Tegna owns more than 30 stations nationwide and is producing fare in-house fare in order to rely less on nationally syndicated programming. After failing to find a syndicator, Tegna decided to sell the series itself – which is as they obviously found out, easier said than done. Tegna owns stations in Dallas, Atlanta, Minneapolis, Houston, Washington D.C., and other markets. The station group was formerly known as Gannett until the  company’s radio and TV properties split.

Tegna is now focusing its energies on new half-hour magazine strip BOLD (as tentatively titled) as a replacement this fall.
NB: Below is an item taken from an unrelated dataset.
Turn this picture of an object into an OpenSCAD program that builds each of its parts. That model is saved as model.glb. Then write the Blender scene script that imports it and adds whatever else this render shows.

Tegna is teaming with MGM to sell the show into syndication; so far, no clearances have been announced outside of the Tegna group.


In much better news, I have some renewals to announce – in fact several: FX has picked up Marvel’s new drama Legion for a second season; CBS All Access’ The Good Fight also for a second season, and HBO renewed comedy Crashing (produced by Pete Holmes and Judd Apatow) for… you guessed it, a second season.

According to Nielsen, Legion has averaged a 0.5 rating in the adults 18-49 demo (roughly the same number as Riverdale, which was renewed two weeks ago.) Meanwhile, Good Fight was strongly sampled thanks to airing its premiere episode on CBS.

All three series received solid scores on Metacritic.

On the other hand, this has not been the case of Netflix’s latest Marvel series, Iron Fist. As of this writing, the series scored a 37 on Metacritic, but a user score of 6.2. Iron Fist is basically set in the same universe as Marvel’s other Netflix shows (Daredevil, Jessica Jones, and Luke Cage.) This is becoming too much like Dick Wolf’s Chicago franchises of shows – coming up next, we are going to see The Netflix Marvel Crossover Event, otherwise known as The Defenders.

And much as yours truly loves Rosario Dawson, does she need to be in every show (except Jessica Jones) playing Claire?